Is it tough with a 77-minute running time to take all of those different things that you're trying to deal with and make it come together and feel like each aspect has enough time to breathe?

It's challenging, but really rewarding, because it's all there. There wasn't a lot of invention that had to be done. It really was an adaptation with a lot of interpretation. We knew that. In other words, I knew that the room was blue, but what shade of blue?  The time limit was certainly a challenge, but I think in a lot of ways it forced us to keep the story focused. We didn't have the luxury to go off and do something that's really fun that didn't go directly to the central story. If you're doing monthly comics, you can go off and deal with something for a couple months and then circle back to your themes. But we had to go straight there and stay there. I really only regret a couple of scenes that we had to cut. I'm kind of amazed as long as the comic was, that there were only two things where I was, like, “Oh man, I really want that in the film.” But considering how much of the original thing is in there, I think we all did a great job.

The relationship between Superman and Lex Luthor is such a defining aspect and history of the character. What is the evolution of that relationship through the course of this film?

It goes back to the old comics where it was two people who were very close friends who have a break, and then spend the rest of their lives battling, knowing that they should have been friends. In this case, Superman is such a redemptive force. One of the things that's wonderful about this book is everybody who he comes in contact with, he makes their lives better and then he leaves and their lives are still better. It's not like he keeps them from getting killed in a bank robbery and goes away and they just have a good cocktail story. He transforms them in a fundamental way. And as he prepares for his death, he transforms the world in a fundamental way, which I think is really nice.

superman-and-Lex

Absolutely. And, when Luthor gets the powers and he gets the sense of what it's like to be Superman and how he sees the world, it transforms Luther, which was the most stunning aspect of this movie.

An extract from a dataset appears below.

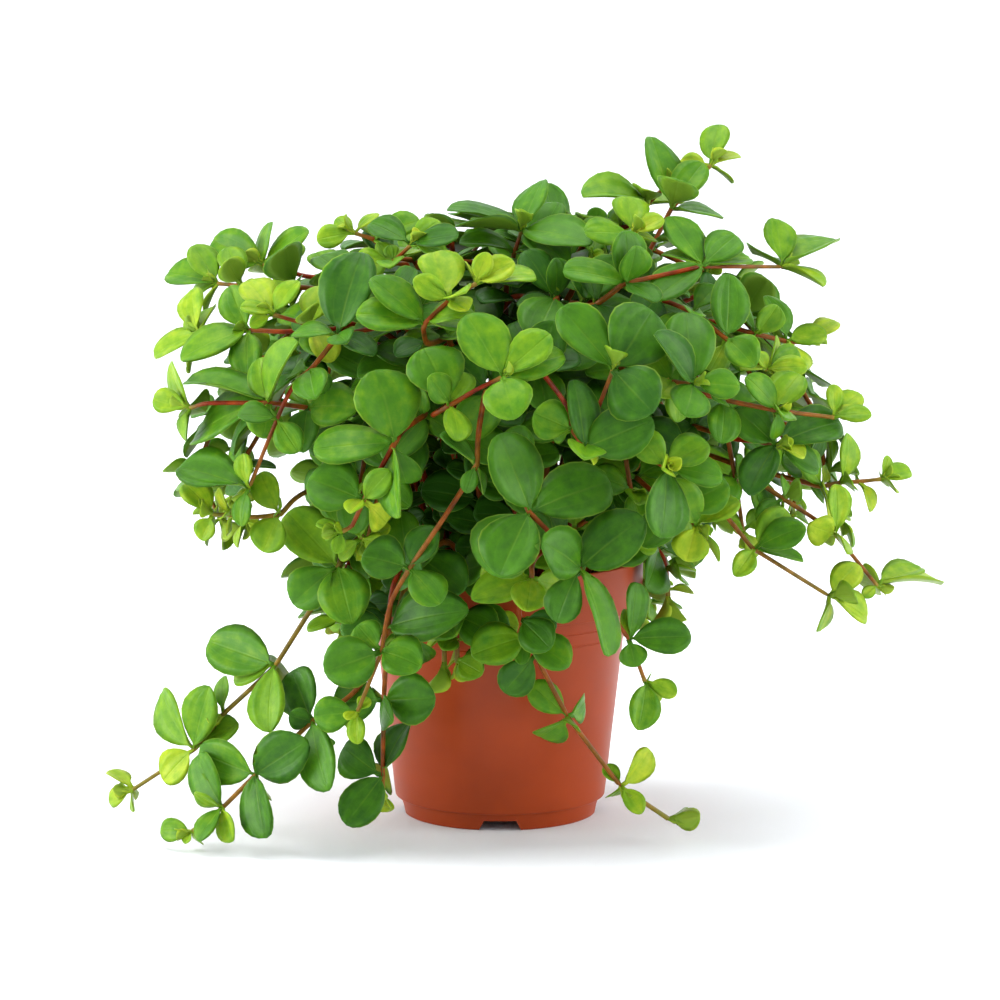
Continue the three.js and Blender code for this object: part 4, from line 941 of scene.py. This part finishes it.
def stem_tree(stalk_material, leaf_material):
    """Stands a bent leaf at each loose point, and lays a round stalk along the edges."""
    tree, given = modifier_tree("leafy_stem", {
        "Fold": "Float", "Stalk step": "Float", "Knot swell": "Float", "Leaf blanks": "Collection",
        "Lowest corner": "Vector", "Highest corner": "Vector",
    })
    own = {}
    for kind, names in OWN_ATTRIBUTES.items():
        for name in names:
            own[name] = add(tree, "InputNamedAttribute", {"Name": name}, data_type=kind)
    # Where each leaf stands, which way it points and how large it is.
    points = add(tree, "MeshToPoints", {"Mesh": given["Geometry"], "Selection": own["is_leaf"]})
    turn = add(tree, "AxesToRotation", {
        "Primary Axis": own["along"], "Secondary Axis": own["up"],
    }, primary_axis="X", secondary_axis="Z")
    picked = add(tree, "CollectionInfo", {
        "Collection": given["Leaf blanks"], "Separate Children": True,
    }, transform_space="ORIGINAL")
    placed = add(tree, "InstanceOnPoints", {
        "Points": points, "Instance": picked, "Pick Instance": True, "Instance Index": own["blank"],
        "Rotation": turn, "Scale": own["size"],
    })
    leaves = add(tree, "RealizeInstances", [placed])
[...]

We decided to put more focus on that than was in the comic. At the end of the comic, he punches Luthor out and says, “You should have made the world better,” and Luthor goes to his grave still being Luthor. And I thought, “This is the last Superman story. He beats Luthor every week and then Luther comes back.  He's already escaped from jail, like, 900 times just because Luthor isn’t about to go to the chair. We don't believe it. And we don't believe that Luthor's really going to be punished. And we don't believe that Superman won. So the thing that we changed is at the last moment, Superman redeems Luthor.

And the beauty of it is you believe it, because for just a moment, Luthor is Superman and he understands it for the first time. He truly understands.

And that's the thing, it's like if you're reading the comics, it feels not random, but episodic that Lois,  like in one of those old stories, gets powers. But in this case it's also establishing both the mechanism and what it feels like to be Superman and sets ups change. So this thing's really, really tight. I've always been a fan of Grant Morrison’s. I've never obviously read anything of his as closely as I read this and I was continually impressed by how tight things were and how buried the connections are. He really rewards close reading.

Given how often you’ve written himm this seems like a dopey question, but is Superman one of your favorites?

I think he is. He's really challenging, though less challenging in a solo movie than he is in Justice League, just because he's so much better than everybody else on the team, that they're really not necessary.  So you kind of have to cheat to make him weaker. You make him forget he has super speed. You do all kinds of stuff so that there's something for Green Arrow to do [laughs]. But when you're telling a story just about him, it's sort of wide open. And particularly when you're telling a story like this one with a definite ending and you don't have to worry about topping it next month, so you can pull all the stops out. And we certainly did. The direction is absolutely phenomenal. The designs are wonderful. I really think this might be the best thing I've ever worked on.